Wednesday, October 10, 2012

"Toughest Indian In the World"

“The Toughest Indian in the World” by Sherman Alexie, the author uses metaphors such as salmon and the “toughest indian in the world” (29). Alexie uses the salmon when the narrator is talking about his dad. He says that his “father never taught [him] about hope” (21). I think what the narrator’s father was trying to say was that they can’t show hope because that makes them vulnerable if they are let down.  It’s better to be tough and strong than emotionally weak. That’s where the “toughest indian in the world” comes in because even though the author uses the phrase to describe the actual fighters, I think the narrator could very well be “the toughest indian in the world” because he was taught to not be emotionally fragile.
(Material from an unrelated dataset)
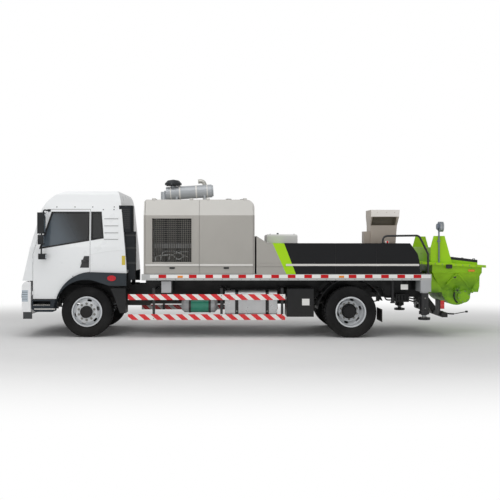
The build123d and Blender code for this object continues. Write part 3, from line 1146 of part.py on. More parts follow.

He was always taught that he had to be tougher than the white men in the white world he lives in. He learned, from his father, “to be silent in the presence of white people” because they wanted them just to go away (22). I think the whole story has to do with the fact that the Indians live in a white world where they have to assimilate to white customs. The whole point of the story is that the narrator feels lost in the white world. At the end, when he “[traveled] upriver toward the place where [he] was born…”, he’s finding his way back to his culture (34).




Alexie, Sherman. The Toughest Indian in the World. First Edition. New York: Grove/Atlantic, Inc., 2000. 21-34. Print.